Playing Above Your Bankroll Tier
Entering tables whose entry fee exceeds 5% of your current balance is the fastest path to going broke in Gin Rummy Stars. A short losing streak at an overpriced table can eliminate weeks of accumulated coins. The higher-stakes tables are not "more winnable" - the opponents there are typically more skilled.
Entering Tournaments Without a Win Rate
Tournaments cost an entry fee and only pay the top finishers. If your win rate at the equivalent table tier is below 50%, tournament entry is a negative expected value move. Build your skills at regular tables first, then test tournament play with a small coin allocation.

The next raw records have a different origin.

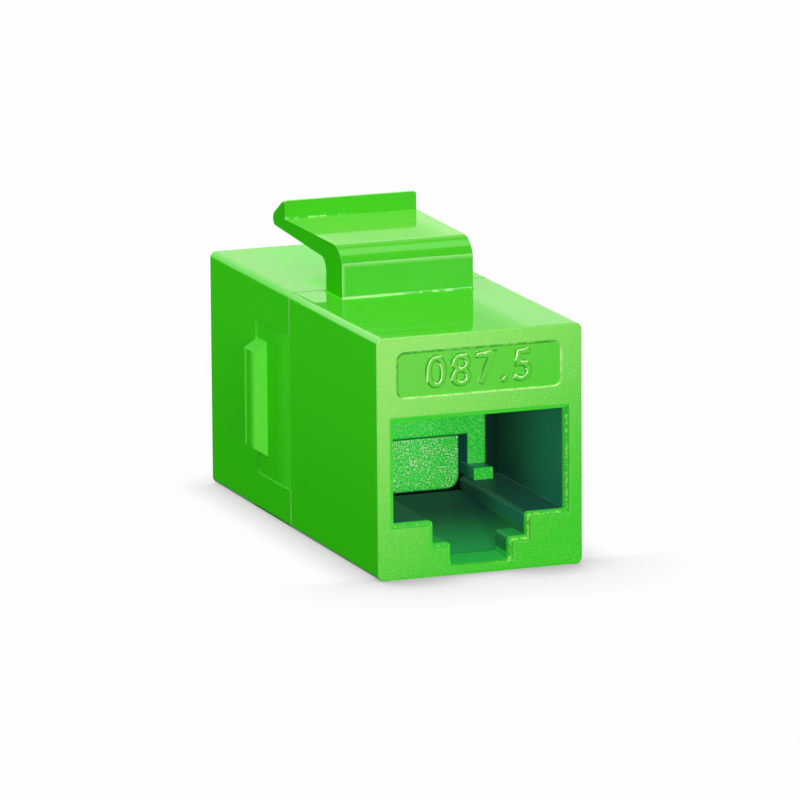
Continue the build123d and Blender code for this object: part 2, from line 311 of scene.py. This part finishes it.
class Housing(Surface):
    """Shading of a housing half: masks of its regions, and the looks made from them."""

    def __init__(self, tree, paint):
        super().__init__(tree, HOUSING_EDGE)
        self.paint = paint
        self.reach = self.absolute(self.y)
        self.facing_side = self.absolute(self.facing_x)
        self.flat = self.node("ShaderNodeNewGeometry").outputs["Normal"]
        self.lines = self.between(self.dot(self.rounded, self.flat), *SHARP_EDGE)
        self.broken = self.specks(BROKEN_SPECK, 0.35, 0.6)
        self.sidewise = self.between(self.facing_side, *TURNED_SIDE)
        self.flat_side = self.between(self.facing_side, *FLAT_SIDE)
        self.flat_top = self.between(self.facing_z, *FLAT_TOP)
        self.mark_mouth()
        self.mark_label()
        self.mark_arm()
        self.mark_recess()
        self.mark_mirroring()

    def mark_mouth(self):
        """Mark the socket's mouth, its chamfer and its inside, and the end face round it."""
        self.in_mouth = self.product(
            self.under(self.side, MOUTH_HALF + MOUTH_BORDER, 0.1 * MM),
            self.under(self.z, MOUTH_TOP + MOUTH_BORDER, 0.1 * MM),
        )
        behind_face = self.product(
            self.in_mouth, self.under(self.reach, FACE_Y - 0.01 * MM, 0.02 * MM),
        )
        self.inside = self.product(
            behind_face, self.under(self.reach, FACE_Y - LEAD_IN + 0.02 * MM, 0.32 * MM),
        )
        self.chamfer = self.product(behind_face, self.inverse(self.inside))
        self.end_face = self.product(
            self.above(self.reach, FACE_Y - 0.2 * MM, 0.08 * MM),
            self.between(self.endwise, *TOWARD_END), self.inverse(self.inside),
        )

    def mark_label(self):
        """Mark the label field, and where painted highlight and painted shade go in it."""
        rise = self.calculate("SUBTRACT", self.z, LABEL_Z)
        from_label = self.absolute(rise)

        def field(border):
            """Mask of the label field, wider by a border on all sides."""
            return self.product(
                self.under(self.side, LABEL_HALF_WIDTH + border, 0.02 * MM),
                self.under(from_label, LABEL_HALF_HEIGHT + border, 0.02 * MM),
                self.under(self.y, 0.3 * MM - FACE_Y, 0.1 * MM),
            )

        middle = field(-LABEL_BORDER)
        sunk = self.above(self.y, 0.02 * MM - FACE_Y, 0.02 * MM)
        self.label = self.largest(middle, self.product(field(0.02 * MM), sunk))
        self.satin = self.product(self.end_face, self.inverse(self.label))
        # Numerals: painted highlight on slopes to the upper left, painted shade on steep ones
        lean = self.dot(self.rounded, (-0.6, 0, 0.8))
        ridge = self.product(self.between(lean, 0.12, 0.2), self.between(lean, 0.42, 0.3))
        steep = self.between(self.absolute(self.parts(self.rounded)["Y"]), 0.95, 0.8)
        # Rim of the field: painted shade at its left and top, painted highlight at its right and
        # bottom
        from_corner = self.node("ShaderNodeCombineXYZ", {
            0: self.calculate("SUBTRACT", self.side, LABEL_HALF_WIDTH - LABEL_CORNER),
            1: self.calculate("SUBTRACT", from_label, LABEL_HALF_HEIGHT - LABEL_CORNER),
        }).outputs[0]
        from_corner = self.node(
            "ShaderNodeVectorMath", {0: from_corner, 1: (0, 0, 0)}, operation="MAXIMUM",
        ).outputs[0]
        outward = self.node("ShaderNodeVectorMath", {0: from_corner}, operation="LENGTH")
        from_rim = self.absolute(
            self.calculate("SUBTRACT", outward.outputs["Value"], LABEL_CORNER)
        )
        slant = self.calculate(
            "SUBTRACT", self.product(rise, LABEL_HALF_WIDTH / LABEL_HALF_HEIGHT), self.x,
        )
        rim = self.product(field(0.3 * MM), self.mix_values(self.broken, 0.4, 1.0))
        light_rim = self.product(
            rim, self.under(from_rim, 0.08 * MM, 0.06 * MM),
            self.between(slant, 1 * MM, -1 * MM), LIGHT_RIM_SHARE,
        )
        shaded_rim = self.product(
            rim, self.under(from_rim, 0.12 * MM, 0.06 * MM),
            self.between(slant, -1 * MM, 1 * MM),
        )
        self.bright = self.largest(self.product(middle, ridge), light_rim)
        self.shaded_marks = self.largest(self.product(middle, steep), shaded_rim)

    def mark_arm(self):
        """Mark the latch arm's front, the foot of its post and its thumb lip."""
        self.arm_front = self.product(
            self.between(self.facing_y, *FLAT_FRONT), self.above(self.z, BODY_TOP, 0.3 * MM),
            self.under(self.z, CREASE_Z + 0.02 * MM, 0.02 * MM),
        )
        self.post_foot = self.product(
            self.above(self.side, ARM_HALF - 0.2 * MM, 0.15 * MM),
            self.under(self.side, ARM_HALF + 0.4 * MM, 0.1 * MM),
            self.above(self.z, BODY_TOP - 0.1 * MM, 0.05 * MM),
            self.under(self.z, BODY_TOP + 0.5 * MM, 0.1 * MM),
            self.under(self.reach, FACE_Y - 1 * MM, 0.1 * MM),
        )
        self.on_lip = self.above(self.z, LIP_FOOT - 0.1 * MM, 0.1 * MM)

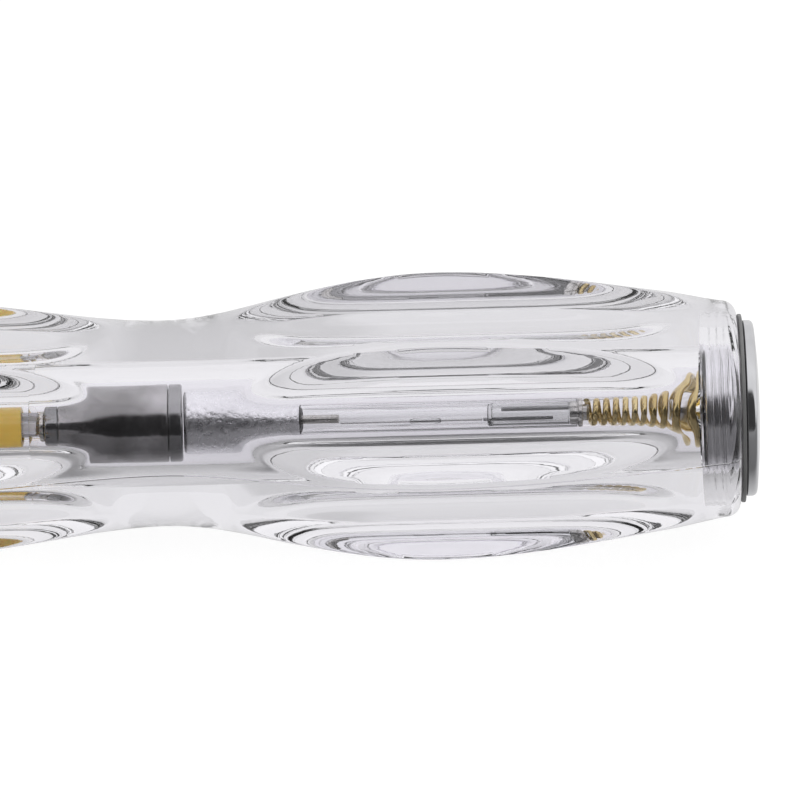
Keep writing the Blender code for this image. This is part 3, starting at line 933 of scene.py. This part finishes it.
@dataclass
class TesterTrain:
    """The resistor, the contact pieces and the neon lamp that lie one behind the other in the bore."""

    washer_radius: float = 2.7
    rod_radius: float = 3.45
    cap_wall: float = 0.35
    cap_depth: float = 1.3
    cup_radius: float = 2.8
    cup_socket: float = 3.2
    lamp_radius: float = 2.6
    lamp_wall: float = 0.35
    pin_radius: float = 0.8
    button_radius: float = 1.5
    button_rise: float = 0.6
    flange: float = 0.4
    tube_radius: float = 2.05
    tube_wall: float = 0.35
    electrode_radius: float = 0.35
    electrode_offset: float = 1.0
    lead_radius: float = 0.2
    bead_radius: float = 0.65
    bead_points: int = 24
    bead_steps: int = 48
    hole_steps: int = 40
    steps: int = 96

    def turned(self, name: str, node: str, finish: Finish, corners: Outline, rounds: list[float],
               centre: tuple[float, float] = (0.0, 0.0), closed: bool = False) -> None:
        """Build one turned piece in its CAD node's place.

        Args:
            name: The piece's name.
            node: The CAD node.
            finish: The finish.
            corners: The outline's corners.
            rounds: The rounding of each corner.
            centre: The axis's place across the tool.
            closed: Whether the outline's ends meet off the axis.
        """
        work = bmesh.new()
        spin(work, softened(corners, rounds), self.steps, centre, closed)
        fit(settle(work, name, finish), node)

    def rod(self, name: str, node: str, finish: Finish, radius: float, rounds: tuple[float, float],
            centre: tuple[float, float] = (0.0, 0.0)) -> None:
        """Build one plain rod or disc in its CAD node's place.

        Args:
            name: The piece's name.
            node: The CAD node.
            finish: The finish.
            radius: The rod's radius.
            rounds: The rounding of its front and of its rear edge.
            centre: The axis's place across the tool.
        """
        front, rear = span_of(node)
        corners = [(front, 0.0), (front, radius), (rear, radius), (rear, 0.0)]
        self.turned(name, node, finish, corners, [0.0, *rounds, 0.0], centre)

    def build_resistor(self) -> None:
        """Build the contact washer, the carbon rod and its two pressed caps."""
        self.rod("front_washer", "contact_washer", NICKEL, self.washer_radius, (0.1, 0.1))
        front, rear = span_of("resistor_body")
        first = span_of("resistor_front_cap")
        last = span_of("resistor_rear_cap")
        seat = self.rod_radius - self.cap_wall - SLACK
        corners = [
            (front, 0.0),
            (front, seat),
            (first[1] + SLACK, seat),
            (first[1] + SLACK, self.rod_radius),
            (last[0] - SLACK, self.rod_radius),
            (last[0] - SLACK, seat),
            (rear, seat),
            (rear, 0.0),
        ]
        rounds = [0.0, 0.1, 0.05, 0.12, 0.12, 0.05, 0.1, 0.0]
        self.turned("carbon_rod", "resistor_body", CARBON, corners, rounds)
        inner = self.rod_radius - self.cap_wall
        for name, node, face, side in (
            ("front_pressed_cap", "resistor_front_cap", first[0], 1),
            ("rear_pressed_cap", "resistor_rear_cap", last[1], -1),
        ):
            corners = [
                (face, 0.0),
                (face, self.rod_radius),
                (face + side * self.cap_depth, self.rod_radius),
                (face + side * self.cap_depth, inner),
                (face + side * self.cap_wall, inner),
                (face + side * self.cap_wall, 0.0),
            ]
            self.turned(name, node, DARK_METAL, corners, [0.0, 0.3, 0.08, 0.0, 0.1, 0.0])

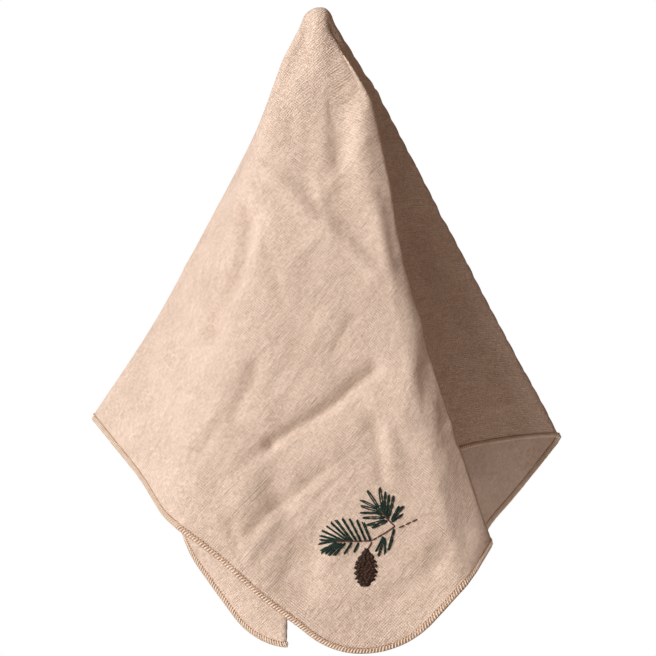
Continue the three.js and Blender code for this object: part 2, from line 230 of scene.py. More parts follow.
# The creases one can see, each a soft bank along a line of flat points in mm right of and down from
# the middle, with its rise (a trough's is negative) and half its width in mm
CREASES = (
    ("cross trough", -2.6, 3.0, ((9, 179), (-1, 186), (-10, 193), (-21, 199), (-30, 203), (-38, 208))),
    ("cross trough end", -1.2, 3.0, ((-38, 208), (-52, 219))),
    ("cross trough bank", -1.0, 6.5, ((-2, 188), (-14, 198), (-26, 206))),
    ("bright bank under it", 0.9, 6.5,
     ((10, 198), (-4, 207), (-22, 216), (-40, 226), (-56, 236), (-72, 245))),
    ("pressed diagonal", 1.1, 3.4, ((-38, 73), (-22, 89), (-16, 99), (-9, 108), (2, 120), (14, 137))),
    ("dark above the diagonal", -1.0, 6.0, ((-16, 84), (-2, 104), (8, 116))),
    ("wedge left ridge", 1.0, 3.0, ((-47, 91), (-53, 104), (-63, 117), (-70, 129), (-76, 141))),
    ("wedge hollow", -3.6, 5.2,
     ((-41, 101), (-42, 110), (-44, 116), (-48, 125), (-54, 134), (-60, 142), (-66, 149))),
    ("wedge right line", -0.5, 2.0, ((-34, 101), (-33, 113), (-31, 124), (-29, 135), (-28, 145))),
    ("flap valley", -2.6, 5.0, ((7, 16), (8, 26), (8, 34), (7, 41), (5, 50), (3, 60), (2, 69), (1, 79))),
    ("flap shoulder", 1.4, 4.5, ((9, 54), (7.5, 61), (8, 71), (8, 80), (8.5, 90), (11, 99))),
    ("upper left fold", -1.2, 5.0, ((-4, 42), (-8, 54), (-11, 68), (-12, 84))),
    ("flap crest below", 0.9, 3.4, ((15, 104), (18, 122), (22, 140))),
    ("flap knuckle", 1.8, 6.5,
     ((28, 140), (31, 155), (31, 166), (29, 176), (25.5, 186), (22.5, 195), (20, 204))),
    ("flap pad", 0.8, 6.0, ((36, 200), (38, 214), (40, 226))),
    ("lower trough", -1.4, 2.8, ((-15, 223), (-26, 230), (-36, 236), (-43, 241), (-50, 249))),
    ("left low plane", 1.8, 9.0, ((-48, 216), (-52, 232), (-50, 248), (-45, 264))),
    ("left hem plane", 1.5, 7.0, ((-72, 224), (-66, 237), (-58, 252))),
    ("lower hollow", -2.2, 6.0, ((-38, 228), (-34, 242))),
    ("lower ridge", 1.0, 4.0, ((-38, 241), (-48, 252), (-57, 265))),
    ("lower hem trough", -1.3, 4.0, ((-29, 250), (-31, 258), (-34, 266), (-36, 272))),
    ("low middle hollow", -2.2, 6.0, ((-20, 248), (-24, 262), (-28, 276))),
    ("little upright trough", -1.0, 2.6, ((-58, 243), (-54, 257))),
    ("upright trough", -1.1, 2.6, ((8, 204), (9, 218), (9, 230))),
    ("upright ridge", 0.7, 5.0, ((17, 178), (16, 194), (14, 208), (13, 226))),
    ("corner arc trough", -1.0, 4.2, ((35, 263), (26.5, 274), (13.5, 282), (2, 285))),
    ("corner arc ridge", 0.8, 4.0, ((28, 256), (21, 264), (14.5, 269))),
    ("corner outer ridge", 1.6, 7.0, ((54, 258), (48, 272), (42, 283), (34, 292), (25, 299))),
    ("left hook", -1.3, 3.4, ((-41, 171), (-45, 181), (-51, 189), (-53, 195))),
    ("left dash", -0.9, 3.2, ((-60, 198), (-68, 208))),
    ("needle line", -0.5, 1.8, ((-10.5, 227), (-22, 237), (-33, 247), (-46, 259))),
    ("upper dash", -0.8, 2.6, ((-16, 55), (-18, 66))),
    ("upper slant", 0.7, 2.4, ((-9, 88), (-7, 99), (-4, 110))),
    ("middle dash", -0.8, 2.6, ((2, 154), (-8, 169))),
    ("middle slant", 0.8, 3.6, ((-8, 150), (-24, 172), (-40, 196))),
    ("middle low slant", -0.8, 3.6, ((-18, 160), (-34, 184))),
    ("left long slant", -0.9, 6.0, ((-86, 150), (-98, 164), (-108, 176))),
    ("left upper slant", 0.8, 5.0, ((-58, 112), (-72, 136), (-80, 160))),
    ("left middle hollow", -0.9, 7.0, ((-64, 160), (-70, 180))),
    ("tip notch", -0.9, 2.2, ((-7, 13), (-9, 25))),
    ("tip left plane", -0.9, 3.0, ((-6, 14), (-10.5, 25), (-16, 37), (-26, 46))),
    ("panel fold", 0.8, 7.0, ((70, 78), (112, 122))),
    ("panel hollow", -0.8, 8.0, ((88, 70), (140, 108))),
)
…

Chasing Losses by Moving Up Tiers
After a losing session, it is tempting to enter a higher-stakes table hoping a bigger pot will recover the deficit. This is the opposite of correct bankroll management. A losing session means you should drop down a tier, not move up. Moving up amplifies the risk when your confidence or concentration is already affected.
Exhausting Your Bankroll Between Reward Cycles
If your coin balance drops below the minimum entry fee for the lowest available table, you cannot play until a reward link or daily bonus refills your account. Maintaining a minimum safety buffer of 20 entry fees at your current table tier ensures you are never locked out of the game.
Session Management
The 5% Entry Fee Rule
Never enter a table whose entry fee exceeds 5% of your total coin balance. At a 1,000,000 coin balance, that means tables with entry fees of 50,000 or less. This gives you at least 20 buy-ins at your current tier - enough to absorb a variance-driven losing streak without exhausting your bankroll.
Move Down Before You Move Up
Drop to a lower table tier when your balance falls below 20 buy-ins at your current tier. Only move to a higher tier when you have at least 30 buy-ins at that level - this provides a meaningful safety margin for the increased entry cost.
Collect All Free Coins Before Each Session
Before sitting at a table: claim any active reward links, enter available promo codes, collect the daily login bonus, and accept friend gifts. Starting a session with maximum resources means more hands before a potential refill is needed.
Set a Session Hand Limit, Not Just a Coin Limit
In Gin Rummy Stars, setting a session limit by number of hands (e.g., 20 hands per session) prevents fatigue-driven mistakes. Decision quality in card games degrades with extended play more noticeably than in slots where no decisions are made. Fresh sessions produce better results.